■ Directions
Within the records below, find each line that holds the string "bends", then copy it.

■ Data extract
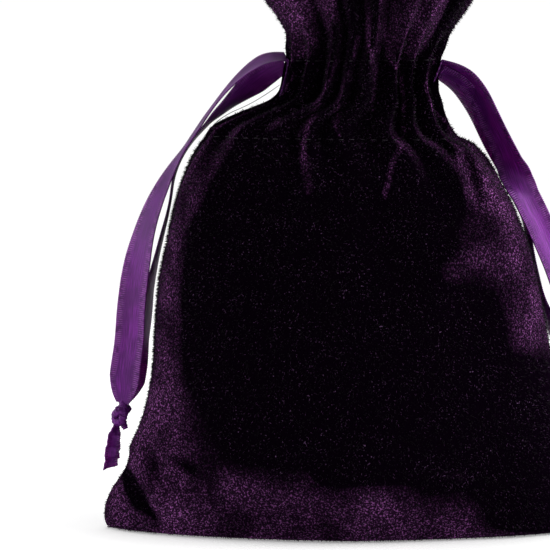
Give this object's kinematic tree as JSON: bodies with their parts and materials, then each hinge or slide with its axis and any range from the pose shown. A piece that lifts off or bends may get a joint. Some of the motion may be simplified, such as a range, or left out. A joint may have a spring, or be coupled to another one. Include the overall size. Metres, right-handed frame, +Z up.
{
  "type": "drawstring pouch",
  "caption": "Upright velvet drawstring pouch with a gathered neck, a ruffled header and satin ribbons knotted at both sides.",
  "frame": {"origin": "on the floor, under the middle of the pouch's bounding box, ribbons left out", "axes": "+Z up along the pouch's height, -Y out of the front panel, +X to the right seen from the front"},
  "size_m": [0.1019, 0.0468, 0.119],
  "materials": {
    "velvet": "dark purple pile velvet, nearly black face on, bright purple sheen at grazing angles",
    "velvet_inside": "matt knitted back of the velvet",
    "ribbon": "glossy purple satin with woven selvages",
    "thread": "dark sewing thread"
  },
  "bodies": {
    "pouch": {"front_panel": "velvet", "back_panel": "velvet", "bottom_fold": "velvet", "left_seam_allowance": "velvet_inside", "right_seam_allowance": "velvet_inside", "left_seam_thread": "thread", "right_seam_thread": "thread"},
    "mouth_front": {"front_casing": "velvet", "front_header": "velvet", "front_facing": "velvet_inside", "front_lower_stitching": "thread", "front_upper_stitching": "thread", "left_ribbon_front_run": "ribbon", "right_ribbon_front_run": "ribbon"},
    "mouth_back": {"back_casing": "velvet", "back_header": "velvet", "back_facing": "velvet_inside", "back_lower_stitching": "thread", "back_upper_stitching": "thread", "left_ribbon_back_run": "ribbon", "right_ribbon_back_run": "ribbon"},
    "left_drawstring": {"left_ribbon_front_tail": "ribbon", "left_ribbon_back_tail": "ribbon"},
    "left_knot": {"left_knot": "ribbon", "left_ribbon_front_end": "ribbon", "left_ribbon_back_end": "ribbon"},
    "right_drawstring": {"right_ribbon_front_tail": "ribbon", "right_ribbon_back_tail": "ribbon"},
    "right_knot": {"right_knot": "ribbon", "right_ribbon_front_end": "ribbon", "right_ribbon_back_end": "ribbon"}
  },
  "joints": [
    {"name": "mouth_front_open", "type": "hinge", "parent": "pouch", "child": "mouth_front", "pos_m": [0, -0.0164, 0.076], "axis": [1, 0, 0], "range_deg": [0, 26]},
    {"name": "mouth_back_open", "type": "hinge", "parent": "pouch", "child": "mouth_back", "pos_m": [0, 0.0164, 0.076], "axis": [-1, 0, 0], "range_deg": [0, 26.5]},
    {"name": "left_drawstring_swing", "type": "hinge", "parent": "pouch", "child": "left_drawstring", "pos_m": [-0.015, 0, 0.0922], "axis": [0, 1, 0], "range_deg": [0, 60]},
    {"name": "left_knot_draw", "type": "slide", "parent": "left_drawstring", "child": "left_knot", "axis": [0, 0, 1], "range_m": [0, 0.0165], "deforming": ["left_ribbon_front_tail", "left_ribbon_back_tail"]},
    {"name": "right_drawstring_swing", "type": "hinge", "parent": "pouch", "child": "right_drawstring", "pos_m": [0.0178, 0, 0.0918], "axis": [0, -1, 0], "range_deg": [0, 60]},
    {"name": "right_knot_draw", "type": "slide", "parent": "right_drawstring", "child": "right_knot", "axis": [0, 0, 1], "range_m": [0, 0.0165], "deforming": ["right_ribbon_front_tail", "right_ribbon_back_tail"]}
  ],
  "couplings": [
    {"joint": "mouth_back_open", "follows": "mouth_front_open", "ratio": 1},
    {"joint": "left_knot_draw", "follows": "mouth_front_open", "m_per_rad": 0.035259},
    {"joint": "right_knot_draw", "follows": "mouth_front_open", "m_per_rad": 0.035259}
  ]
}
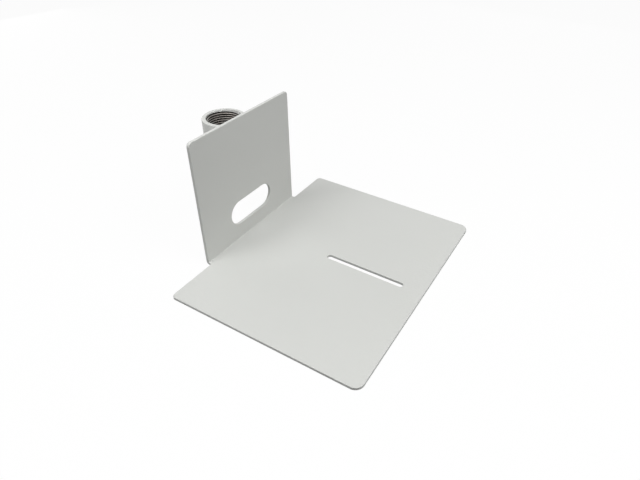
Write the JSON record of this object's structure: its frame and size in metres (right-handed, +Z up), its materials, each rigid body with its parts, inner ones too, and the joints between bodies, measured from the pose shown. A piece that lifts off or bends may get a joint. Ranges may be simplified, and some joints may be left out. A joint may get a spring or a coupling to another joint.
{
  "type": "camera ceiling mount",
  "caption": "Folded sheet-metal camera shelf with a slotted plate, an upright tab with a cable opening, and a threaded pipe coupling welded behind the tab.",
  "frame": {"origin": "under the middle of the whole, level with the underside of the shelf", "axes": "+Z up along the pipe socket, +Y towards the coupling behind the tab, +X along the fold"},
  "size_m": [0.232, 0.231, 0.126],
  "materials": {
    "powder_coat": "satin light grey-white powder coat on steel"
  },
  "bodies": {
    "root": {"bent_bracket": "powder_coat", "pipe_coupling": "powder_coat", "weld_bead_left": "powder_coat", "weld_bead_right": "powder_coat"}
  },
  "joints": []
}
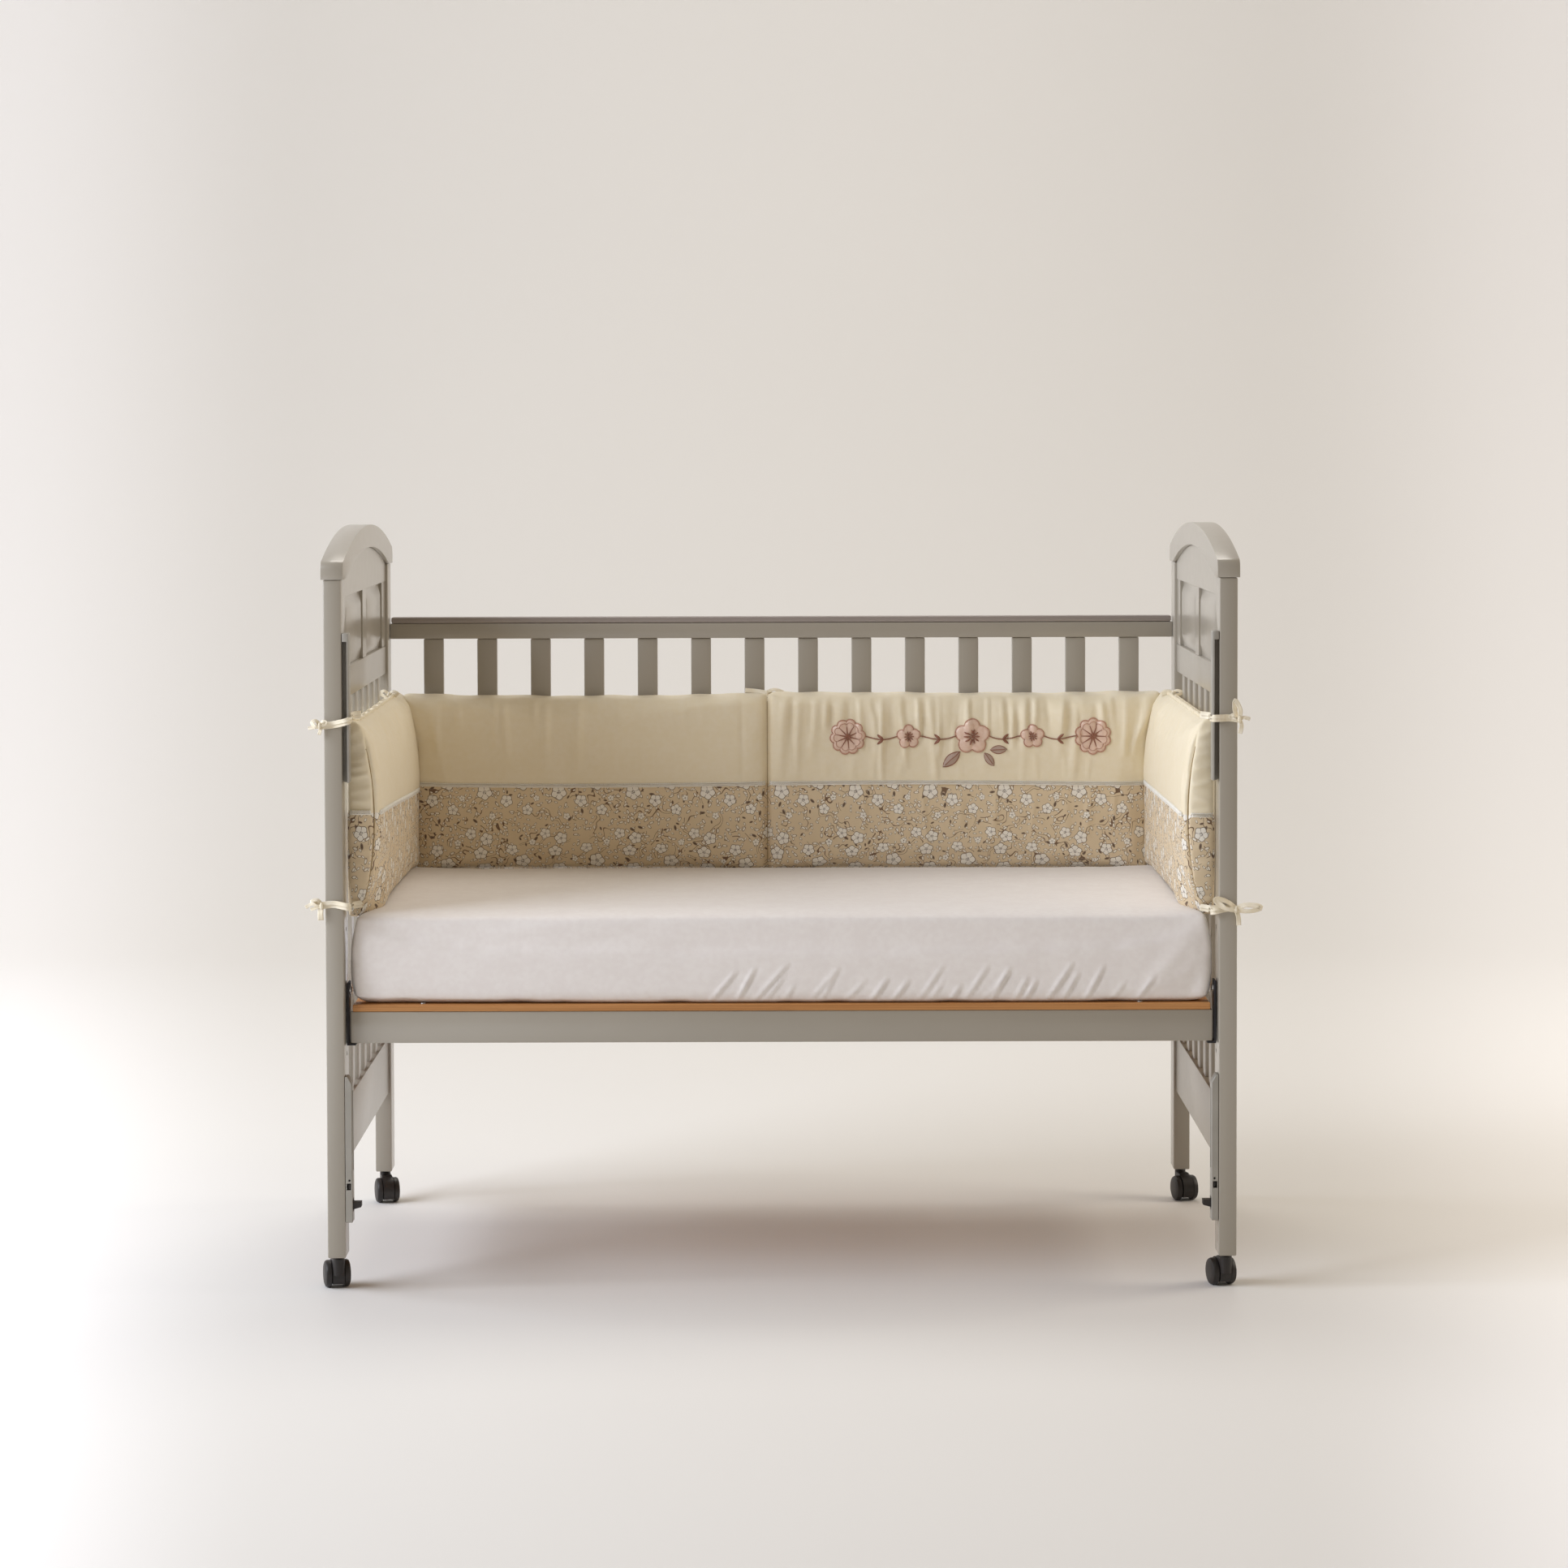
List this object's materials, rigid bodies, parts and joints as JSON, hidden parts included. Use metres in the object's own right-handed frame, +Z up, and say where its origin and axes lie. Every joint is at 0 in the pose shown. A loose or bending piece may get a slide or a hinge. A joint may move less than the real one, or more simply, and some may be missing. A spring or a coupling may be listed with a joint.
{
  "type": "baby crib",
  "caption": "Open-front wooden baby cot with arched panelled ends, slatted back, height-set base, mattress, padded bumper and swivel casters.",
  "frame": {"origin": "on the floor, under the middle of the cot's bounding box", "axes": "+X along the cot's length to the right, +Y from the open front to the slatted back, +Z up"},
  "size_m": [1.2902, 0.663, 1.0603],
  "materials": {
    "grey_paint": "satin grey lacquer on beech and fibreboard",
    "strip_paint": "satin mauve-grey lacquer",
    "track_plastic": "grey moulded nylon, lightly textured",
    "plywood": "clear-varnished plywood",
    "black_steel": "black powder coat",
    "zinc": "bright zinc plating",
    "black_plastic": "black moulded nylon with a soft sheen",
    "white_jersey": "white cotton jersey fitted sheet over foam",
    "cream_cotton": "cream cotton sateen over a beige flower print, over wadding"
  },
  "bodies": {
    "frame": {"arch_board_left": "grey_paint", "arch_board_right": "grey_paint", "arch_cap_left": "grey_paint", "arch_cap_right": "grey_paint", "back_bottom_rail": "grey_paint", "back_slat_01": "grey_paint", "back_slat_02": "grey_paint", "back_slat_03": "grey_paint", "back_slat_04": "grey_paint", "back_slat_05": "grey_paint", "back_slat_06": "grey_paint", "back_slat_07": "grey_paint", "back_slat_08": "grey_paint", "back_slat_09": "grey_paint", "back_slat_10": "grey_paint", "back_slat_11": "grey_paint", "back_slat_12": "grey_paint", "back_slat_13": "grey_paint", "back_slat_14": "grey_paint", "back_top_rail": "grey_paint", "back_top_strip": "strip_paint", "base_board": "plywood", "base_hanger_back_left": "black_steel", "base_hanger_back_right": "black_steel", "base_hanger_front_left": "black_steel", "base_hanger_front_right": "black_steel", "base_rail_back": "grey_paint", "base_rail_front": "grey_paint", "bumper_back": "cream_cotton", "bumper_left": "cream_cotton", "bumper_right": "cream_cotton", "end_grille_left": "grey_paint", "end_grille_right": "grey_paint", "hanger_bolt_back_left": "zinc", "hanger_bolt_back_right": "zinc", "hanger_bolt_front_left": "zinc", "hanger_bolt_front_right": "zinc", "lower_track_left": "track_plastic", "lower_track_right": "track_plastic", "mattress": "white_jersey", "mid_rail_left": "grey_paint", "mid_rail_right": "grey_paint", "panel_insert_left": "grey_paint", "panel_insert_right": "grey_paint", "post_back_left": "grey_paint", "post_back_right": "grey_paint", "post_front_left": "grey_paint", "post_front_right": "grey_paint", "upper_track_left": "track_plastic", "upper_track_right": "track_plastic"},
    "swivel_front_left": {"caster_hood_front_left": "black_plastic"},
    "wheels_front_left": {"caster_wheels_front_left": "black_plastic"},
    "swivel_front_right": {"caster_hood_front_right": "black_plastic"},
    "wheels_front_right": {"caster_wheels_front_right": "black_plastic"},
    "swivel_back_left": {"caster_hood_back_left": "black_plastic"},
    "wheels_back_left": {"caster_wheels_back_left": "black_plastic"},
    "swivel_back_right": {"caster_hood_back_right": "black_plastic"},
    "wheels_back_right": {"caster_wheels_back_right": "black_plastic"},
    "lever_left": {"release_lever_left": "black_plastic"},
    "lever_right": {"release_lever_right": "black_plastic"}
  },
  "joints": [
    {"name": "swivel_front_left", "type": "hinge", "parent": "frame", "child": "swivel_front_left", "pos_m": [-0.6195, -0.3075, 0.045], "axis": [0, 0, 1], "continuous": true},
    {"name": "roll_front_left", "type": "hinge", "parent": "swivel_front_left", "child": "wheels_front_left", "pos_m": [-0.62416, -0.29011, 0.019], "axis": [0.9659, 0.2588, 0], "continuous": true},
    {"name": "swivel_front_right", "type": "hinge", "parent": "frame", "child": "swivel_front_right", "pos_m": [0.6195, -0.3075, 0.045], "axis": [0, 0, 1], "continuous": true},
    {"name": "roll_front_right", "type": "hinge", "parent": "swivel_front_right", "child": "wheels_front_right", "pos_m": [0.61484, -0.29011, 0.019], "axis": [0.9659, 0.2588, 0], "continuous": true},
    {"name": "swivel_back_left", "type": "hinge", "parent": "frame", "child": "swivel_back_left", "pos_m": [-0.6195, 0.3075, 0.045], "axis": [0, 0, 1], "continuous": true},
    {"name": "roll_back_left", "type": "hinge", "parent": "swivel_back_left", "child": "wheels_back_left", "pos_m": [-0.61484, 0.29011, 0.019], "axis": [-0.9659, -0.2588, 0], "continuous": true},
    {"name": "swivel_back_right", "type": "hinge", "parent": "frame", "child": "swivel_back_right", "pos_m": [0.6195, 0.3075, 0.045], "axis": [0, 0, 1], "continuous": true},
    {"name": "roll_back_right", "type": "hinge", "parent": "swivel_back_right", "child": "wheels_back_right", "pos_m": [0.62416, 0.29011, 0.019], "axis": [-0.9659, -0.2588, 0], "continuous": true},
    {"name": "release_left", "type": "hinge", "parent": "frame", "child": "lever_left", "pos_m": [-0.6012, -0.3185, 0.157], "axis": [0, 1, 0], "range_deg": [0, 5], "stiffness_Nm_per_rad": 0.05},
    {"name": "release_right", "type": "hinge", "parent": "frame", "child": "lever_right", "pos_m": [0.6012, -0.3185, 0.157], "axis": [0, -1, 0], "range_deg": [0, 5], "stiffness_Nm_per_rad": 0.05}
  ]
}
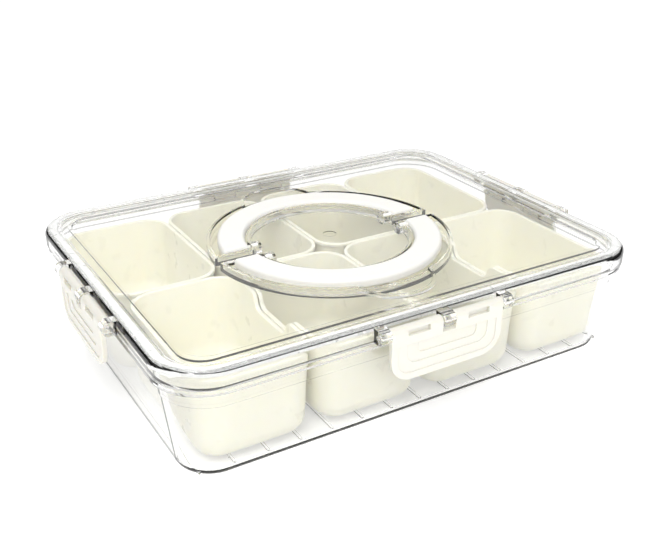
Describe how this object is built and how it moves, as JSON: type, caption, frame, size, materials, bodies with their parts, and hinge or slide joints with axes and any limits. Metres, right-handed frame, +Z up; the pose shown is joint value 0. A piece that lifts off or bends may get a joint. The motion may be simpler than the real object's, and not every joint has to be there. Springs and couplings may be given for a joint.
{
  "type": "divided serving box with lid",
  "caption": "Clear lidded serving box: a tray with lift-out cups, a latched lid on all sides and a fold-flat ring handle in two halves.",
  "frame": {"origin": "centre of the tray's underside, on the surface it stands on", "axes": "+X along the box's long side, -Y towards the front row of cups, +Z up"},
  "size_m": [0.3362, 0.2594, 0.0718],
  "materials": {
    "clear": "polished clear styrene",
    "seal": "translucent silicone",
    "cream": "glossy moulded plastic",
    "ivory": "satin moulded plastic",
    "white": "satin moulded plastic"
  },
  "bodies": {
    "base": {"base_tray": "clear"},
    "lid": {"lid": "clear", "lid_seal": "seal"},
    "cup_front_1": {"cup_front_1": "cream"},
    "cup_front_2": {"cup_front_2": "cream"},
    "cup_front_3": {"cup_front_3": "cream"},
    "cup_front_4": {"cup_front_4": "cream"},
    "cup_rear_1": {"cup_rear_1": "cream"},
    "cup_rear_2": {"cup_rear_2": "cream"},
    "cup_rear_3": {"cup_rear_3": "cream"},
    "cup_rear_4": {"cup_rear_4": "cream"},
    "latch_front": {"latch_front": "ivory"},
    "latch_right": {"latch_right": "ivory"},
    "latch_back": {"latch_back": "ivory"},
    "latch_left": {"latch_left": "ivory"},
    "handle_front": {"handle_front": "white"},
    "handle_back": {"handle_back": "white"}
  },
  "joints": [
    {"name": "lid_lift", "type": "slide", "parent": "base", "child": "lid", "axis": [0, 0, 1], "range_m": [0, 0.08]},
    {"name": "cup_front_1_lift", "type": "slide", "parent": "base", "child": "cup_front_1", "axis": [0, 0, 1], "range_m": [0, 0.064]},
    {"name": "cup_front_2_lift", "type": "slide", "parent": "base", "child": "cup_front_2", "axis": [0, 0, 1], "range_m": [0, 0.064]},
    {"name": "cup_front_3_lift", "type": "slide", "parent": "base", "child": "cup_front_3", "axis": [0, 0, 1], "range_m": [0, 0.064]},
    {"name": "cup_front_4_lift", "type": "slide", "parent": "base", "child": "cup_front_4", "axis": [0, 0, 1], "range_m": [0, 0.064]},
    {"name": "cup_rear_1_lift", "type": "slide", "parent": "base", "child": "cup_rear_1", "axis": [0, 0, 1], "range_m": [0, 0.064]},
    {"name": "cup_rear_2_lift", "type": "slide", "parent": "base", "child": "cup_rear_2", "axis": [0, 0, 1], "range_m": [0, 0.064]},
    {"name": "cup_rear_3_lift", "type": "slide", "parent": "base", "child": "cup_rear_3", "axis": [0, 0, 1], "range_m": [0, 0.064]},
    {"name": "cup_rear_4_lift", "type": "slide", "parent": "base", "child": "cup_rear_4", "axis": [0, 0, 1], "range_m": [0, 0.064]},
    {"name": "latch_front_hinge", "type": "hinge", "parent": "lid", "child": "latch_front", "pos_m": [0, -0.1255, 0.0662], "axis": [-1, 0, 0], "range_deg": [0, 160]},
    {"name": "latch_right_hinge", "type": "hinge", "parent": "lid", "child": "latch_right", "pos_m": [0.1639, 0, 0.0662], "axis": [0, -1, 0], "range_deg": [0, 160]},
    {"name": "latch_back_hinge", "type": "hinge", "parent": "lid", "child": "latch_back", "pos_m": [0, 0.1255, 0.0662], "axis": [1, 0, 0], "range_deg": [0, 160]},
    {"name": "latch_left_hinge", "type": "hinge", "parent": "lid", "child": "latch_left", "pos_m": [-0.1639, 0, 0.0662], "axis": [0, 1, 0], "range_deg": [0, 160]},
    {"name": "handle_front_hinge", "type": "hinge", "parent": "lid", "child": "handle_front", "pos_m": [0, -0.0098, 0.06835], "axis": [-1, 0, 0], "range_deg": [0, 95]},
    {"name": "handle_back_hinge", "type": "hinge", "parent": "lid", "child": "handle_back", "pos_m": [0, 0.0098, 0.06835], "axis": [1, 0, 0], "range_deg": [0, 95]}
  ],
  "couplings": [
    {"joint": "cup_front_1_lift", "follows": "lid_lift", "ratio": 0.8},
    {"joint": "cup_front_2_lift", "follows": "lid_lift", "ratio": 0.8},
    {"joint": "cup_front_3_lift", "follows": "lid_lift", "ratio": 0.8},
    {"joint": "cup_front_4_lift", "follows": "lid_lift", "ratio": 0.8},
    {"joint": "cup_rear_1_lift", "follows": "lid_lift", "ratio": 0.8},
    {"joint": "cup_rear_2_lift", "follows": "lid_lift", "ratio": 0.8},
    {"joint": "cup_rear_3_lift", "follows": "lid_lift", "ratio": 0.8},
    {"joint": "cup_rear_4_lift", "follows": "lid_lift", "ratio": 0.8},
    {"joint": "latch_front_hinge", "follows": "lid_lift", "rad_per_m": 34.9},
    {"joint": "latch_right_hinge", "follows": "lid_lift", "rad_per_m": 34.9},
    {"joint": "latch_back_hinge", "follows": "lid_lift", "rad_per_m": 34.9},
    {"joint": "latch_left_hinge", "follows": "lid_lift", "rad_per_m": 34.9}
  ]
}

■ Exercise answer
Give this object's kinematic tree as JSON: bodies with their parts and materials, then each hinge or slide with its axis and any range from the pose shown. A piece that lifts off or bends may get a joint. Some of the motion may be simplified, such as a range, or left out. A joint may have a spring, or be coupled to another one. Include the overall size. Metres, right-handed frame, +Z up.
Write the JSON record of this object's structure: its frame and size in metres (right-handed, +Z up), its materials, each rigid body with its parts, inner ones too, and the joints between bodies, measured from the pose shown. A piece that lifts off or bends may get a joint. Ranges may be simplified, and some joints may be left out. A joint may get a spring or a coupling to another joint.
Describe how this object is built and how it moves, as JSON: type, caption, frame, size, materials, bodies with their parts, and hinge or slide joints with axes and any limits. Metres, right-handed frame, +Z up; the pose shown is joint value 0. A piece that lifts off or bends may get a joint. The motion may be simpler than the real object's, and not every joint has to be there. Springs and couplings may be given for a joint.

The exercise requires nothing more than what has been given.